◆ **Your goal**
Without altering anything, output the material below.

◆ **Available data**

══════

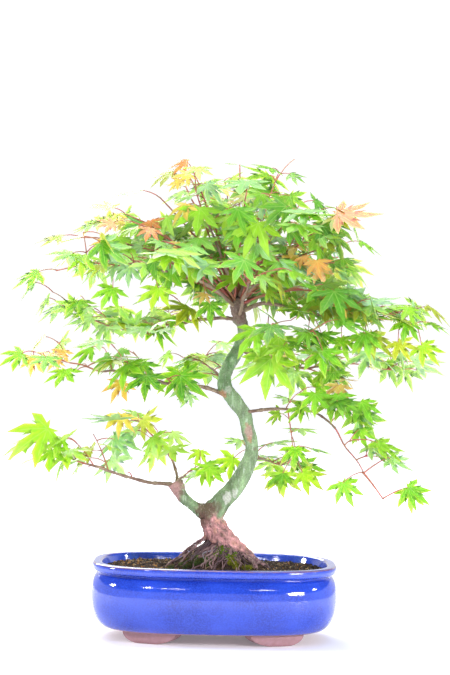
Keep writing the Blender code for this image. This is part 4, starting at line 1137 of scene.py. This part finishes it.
# %% Leaves set by hand: x, y, z, bearing, droop in degrees, size, colour
FRESH, GREEN, DEEP, PALE = (0.28, 0.62, 0.012), (0.10, 0.40, 0.010), (0.028, 0.21, 0.008), (0.19, 0.44, 0.19)
OLIVE, LIME, FLAME = (0.30, 0.33, 0.015), (0.19, 0.44, 0.010), (0.58, 0.10, 0.02)
YELLOW, ORANGE, RED, BROWN = (0.72, 0.44, 0.05), (0.76, 0.27, 0.06), (0.66, 0.10, 0.04), (0.36, 0.15, 0.04)
SET_LEAVES = [
    (-176, -52, 219, 196, 28, 50, FRESH), (61, -72, 318, 262, 66, 40, LIME),
    (45, -64, 283, 240, 74, 44, LIME), (106, -78, 306, 280, 58, 33, GREEN),
    (32, -58, 297, 262, 70, 26, GREEN), (-80, -48, 289, 262, 56, 28, DEEP),
    (-8, -44, 346, 280, 58, 28, DEEP), (100, -60, 261, 270, 50, 30, GREEN),
    (38, -20, 148, 250, 72, 27, FRESH), (55, -24, 151, 285, 76, 28, FRESH),
    (110, -30, 155, 322, 56, 30, GREEN), (82, -26, 202, 270, 50, 29, GREEN),
    (70, -10, 175, 200, 34, 28, GREEN), (91, -14, 175, 345, 26, 31, FRESH),
    (6, 22, 181, 200, 40, 33, FRESH), (-18, 6, 196, 250, 44, 21, FRESH),
    (-60, -14, 208, 268, 58, 20, FRESH), (-102, -6, 233, 262, 56, 27, YELLOW),
    (-101, -30, 268, 232, 44, 27, ORANGE), (120, -70, 446, 348, -4, 46, FLAME),
    (-205, -44, 296, 200, 20, 28, GREEN), (-192, -46, 292, 236, 70, 22, ORANGE),
    (180, -48, 195, 340, 24, 27, PALE), (199, -50, 165, 345, 28, 31, GREEN),
    (-163, -46, 300, 250, 60, 20, ORANGE), (-120, -60, 432, 200, 10, 20, RED),
    (-38, -30, 500, 170, 6, 22, RED), (-36, -46, 486, 215, 40, 20, YELLOW),
    (84, -50, 402, 320, 40, 16, ORANGE), (142, -34, 284, 250, 64, 22, BROWN),
    (-16, -48, 362, 250, 34, 18, ORANGE), (160, -40, 208, 325, 30, 27, PALE),
    (201, -46, 162, 285, 60, 25, GREEN), (148, -36, 224, 300, 48, 25, GREEN),
    (220, -34, 282, 330, 34, 30, LIME), (20, -60, 430, 262, 40, 30, GREEN),
    (-30, -70, 410, 240, 36, 31, GREEN), (60, -70, 396, 285, 44, 30, GREEN),
    (-60, -84, 360, 250, 48, 30, FRESH), (-22, -74, 396, 262, 50, 30, FRESH),
    (-110, -74, 345, 225, 48, 28, GREEN), (150, -50, 320, 290, 50, 30, GREEN),
    (-32, -40, 262, 250, 50, 22, PALE), (-14, -30, 248, 220, 46, 20, PALE),
    (130, -60, 262, 290, 50, 28, GREEN), (108, -42, 320, 285, 50, 28, DEEP),
    (128, -36, 312, 300, 50, 28, GREEN), (92, -50, 326, 260, 50, 26, DEEP),
    (150, -40, 322, 310, 40, 27, LIME), (118, -48, 256, 268, 56, 28, DEEP),
    (140, -46, 250, 300, 50, 27, DEEP), (162, -44, 262, 305, 40, 30, GREEN),
    (186, -40, 312, 320, 44, 27, OLIVE),
]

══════

◆ **Final answer**
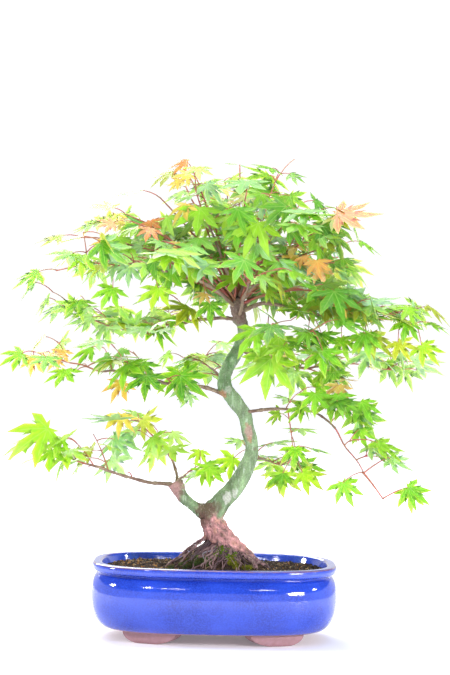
Keep writing the Blender code for this image. This is part 4, starting at line 1137 of scene.py. This part finishes it.
# %% Leaves set by hand: x, y, z, bearing, droop in degrees, size, colour
FRESH, GREEN, DEEP, PALE = (0.28, 0.62, 0.012), (0.10, 0.40, 0.010), (0.028, 0.21, 0.008), (0.19, 0.44, 0.19)
OLIVE, LIME, FLAME = (0.30, 0.33, 0.015), (0.19, 0.44, 0.010), (0.58, 0.10, 0.02)
YELLOW, ORANGE, RED, BROWN = (0.72, 0.44, 0.05), (0.76, 0.27, 0.06), (0.66, 0.10, 0.04), (0.36, 0.15, 0.04)
SET_LEAVES = [
    (-176, -52, 219, 196, 28, 50, FRESH), (61, -72, 318, 262, 66, 40, LIME),
    (45, -64, 283, 240, 74, 44, LIME), (106, -78, 306, 280, 58, 33, GREEN),
    (32, -58, 297, 262, 70, 26, GREEN), (-80, -48, 289, 262, 56, 28, DEEP),
    (-8, -44, 346, 280, 58, 28, DEEP), (100, -60, 261, 270, 50, 30, GREEN),
    (38, -20, 148, 250, 72, 27, FRESH), (55, -24, 151, 285, 76, 28, FRESH),
    (110, -30, 155, 322, 56, 30, GREEN), (82, -26, 202, 270, 50, 29, GREEN),
    (70, -10, 175, 200, 34, 28, GREEN), (91, -14, 175, 345, 26, 31, FRESH),
    (6, 22, 181, 200, 40, 33, FRESH), (-18, 6, 196, 250, 44, 21, FRESH),
    (-60, -14, 208, 268, 58, 20, FRESH), (-102, -6, 233, 262, 56, 27, YELLOW),
    (-101, -30, 268, 232, 44, 27, ORANGE), (120, -70, 446, 348, -4, 46, FLAME),
    (-205, -44, 296, 200, 20, 28, GREEN), (-192, -46, 292, 236, 70, 22, ORANGE),
    (180, -48, 195, 340, 24, 27, PALE), (199, -50, 165, 345, 28, 31, GREEN),
    (-163, -46, 300, 250, 60, 20, ORANGE), (-120, -60, 432, 200, 10, 20, RED),
    (-38, -30, 500, 170, 6, 22, RED), (-36, -46, 486, 215, 40, 20, YELLOW),
    (84, -50, 402, 320, 40, 16, ORANGE), (142, -34, 284, 250, 64, 22, BROWN),
    (-16, -48, 362, 250, 34, 18, ORANGE), (160, -40, 208, 325, 30, 27, PALE),
    (201, -46, 162, 285, 60, 25, GREEN), (148, -36, 224, 300, 48, 25, GREEN),
    (220, -34, 282, 330, 34, 30, LIME), (20, -60, 430, 262, 40, 30, GREEN),
    (-30, -70, 410, 240, 36, 31, GREEN), (60, -70, 396, 285, 44, 30, GREEN),
    (-60, -84, 360, 250, 48, 30, FRESH), (-22, -74, 396, 262, 50, 30, FRESH),
    (-110, -74, 345, 225, 48, 28, GREEN), (150, -50, 320, 290, 50, 30, GREEN),
    (-32, -40, 262, 250, 50, 22, PALE), (-14, -30, 248, 220, 46, 20, PALE),
    (130, -60, 262, 290, 50, 28, GREEN), (108, -42, 320, 285, 50, 28, DEEP),
    (128, -36, 312, 300, 50, 28, GREEN), (92, -50, 326, 260, 50, 26, DEEP),
    (150, -40, 322, 310, 40, 27, LIME), (118, -48, 256, 268, 56, 28, DEEP),
    (140, -46, 250, 300, 50, 27, DEEP), (162, -44, 262, 305, 40, 30, GREEN),
    (186, -40, 312, 320, 44, 27, OLIVE),
]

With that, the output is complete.